Sierra Leone's Minister of Water Resources
- Incumbent
- Assumed office January 16, 2013

Personal details
- Born: 28 November 1981 (age 44) Bonthe District, Sierra Leone
- Party: All People's Congress (APC)
- Alma mater: Lawrence University, Valparaiso University

= Momodu Maligie =

Sierra Leonean politician

Momodu Maligi is a Sierra Leonean politician and former Minister of Water Resources for Sierra Leone.
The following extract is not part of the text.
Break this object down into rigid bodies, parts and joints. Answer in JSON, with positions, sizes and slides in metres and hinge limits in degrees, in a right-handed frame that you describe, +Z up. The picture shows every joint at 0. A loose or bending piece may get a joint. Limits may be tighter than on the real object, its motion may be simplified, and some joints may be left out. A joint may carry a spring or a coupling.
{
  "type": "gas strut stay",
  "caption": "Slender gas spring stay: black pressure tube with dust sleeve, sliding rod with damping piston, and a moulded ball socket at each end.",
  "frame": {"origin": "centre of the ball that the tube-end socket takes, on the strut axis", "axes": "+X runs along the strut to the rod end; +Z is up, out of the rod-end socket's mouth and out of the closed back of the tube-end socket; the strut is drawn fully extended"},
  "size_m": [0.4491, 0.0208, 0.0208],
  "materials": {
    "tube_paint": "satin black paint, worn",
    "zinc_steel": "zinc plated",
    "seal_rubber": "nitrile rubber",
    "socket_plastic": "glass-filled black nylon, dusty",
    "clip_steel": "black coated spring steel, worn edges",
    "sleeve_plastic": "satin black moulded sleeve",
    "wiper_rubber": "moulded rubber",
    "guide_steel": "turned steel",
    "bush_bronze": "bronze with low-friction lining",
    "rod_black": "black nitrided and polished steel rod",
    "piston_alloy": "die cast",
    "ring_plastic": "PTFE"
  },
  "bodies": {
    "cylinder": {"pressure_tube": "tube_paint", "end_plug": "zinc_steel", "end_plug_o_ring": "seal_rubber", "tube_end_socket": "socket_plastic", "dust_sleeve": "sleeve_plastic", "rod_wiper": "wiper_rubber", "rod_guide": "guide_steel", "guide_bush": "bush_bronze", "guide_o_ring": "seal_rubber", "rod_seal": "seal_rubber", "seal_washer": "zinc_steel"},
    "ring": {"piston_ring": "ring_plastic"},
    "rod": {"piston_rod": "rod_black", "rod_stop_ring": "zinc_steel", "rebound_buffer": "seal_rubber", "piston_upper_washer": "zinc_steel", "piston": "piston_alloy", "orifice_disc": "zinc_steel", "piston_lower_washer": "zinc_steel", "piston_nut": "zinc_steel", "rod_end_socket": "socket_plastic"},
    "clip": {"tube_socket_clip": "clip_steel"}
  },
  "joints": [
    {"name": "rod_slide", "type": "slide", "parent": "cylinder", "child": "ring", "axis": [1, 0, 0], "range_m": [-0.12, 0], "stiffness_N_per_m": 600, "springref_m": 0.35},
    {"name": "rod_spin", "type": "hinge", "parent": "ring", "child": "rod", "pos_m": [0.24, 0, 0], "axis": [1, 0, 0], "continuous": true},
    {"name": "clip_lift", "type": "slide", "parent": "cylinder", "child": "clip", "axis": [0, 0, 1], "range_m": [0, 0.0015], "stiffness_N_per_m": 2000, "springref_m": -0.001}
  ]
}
At thirty two years old, he became the youngest Sierra Leonean cabinet minister in President Ernest Bai Koroma's cabinet.
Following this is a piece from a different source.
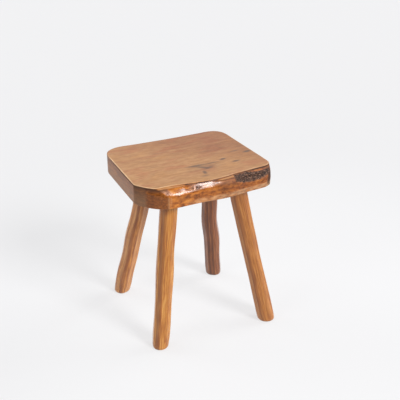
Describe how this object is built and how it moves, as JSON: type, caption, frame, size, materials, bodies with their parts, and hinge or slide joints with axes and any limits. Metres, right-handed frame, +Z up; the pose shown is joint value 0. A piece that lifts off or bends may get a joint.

He was chosen as Water Resources Minister by Sierra Leone's president, Ernest Bai Koroma in his second term cabinet in early January; and was approved by the Sierra Leone House of Parliament on January 11, 2013. He was sworn in as Sierra Leone's Minister of Water Resources on January 16, 2013 at State House in the capital Freetown.

Maligi received his bachelor's degree in Government and International Relations from Lawrence University in Appleton, Wisconsin in the United States and a master's degree in International Commerce and Public Policy from Valparaiso University in Indiana, United States.
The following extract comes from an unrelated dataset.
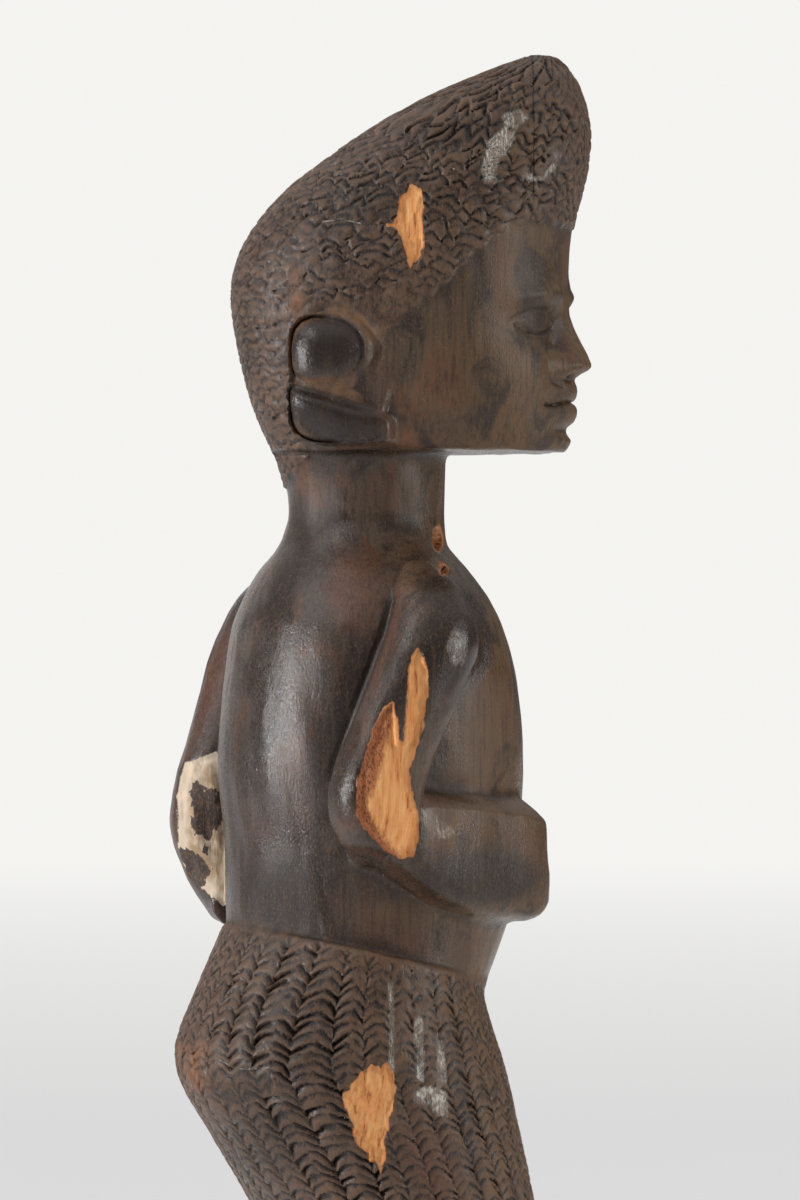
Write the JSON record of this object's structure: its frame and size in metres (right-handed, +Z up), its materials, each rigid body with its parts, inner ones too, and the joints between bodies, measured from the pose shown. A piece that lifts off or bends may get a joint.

After graduating from Lawrence University, Maligi earned a graduate degree and subsequently returned to Sierra Leone with hopes of rebuilding his homeland, now at peace after ten years of intense fighting. Maligi was employed as a Managing Consultant in the United States. Recognizing the complexities of the problems facing his country, Maligi spent the next decade gaining experience in the main sectors of the country's economy, namely mining, government, small business, and banking. He was a Senior Manager at the Sierra Leone's National Social Security and Insurance Trust Customer Service and was also the Head of Corporate Global Banking of the Standard Chartered Bank in Freetown. Maligi is a native of Bonthe District in Southern Sierra Leone and a member of the All People's Congress (APC).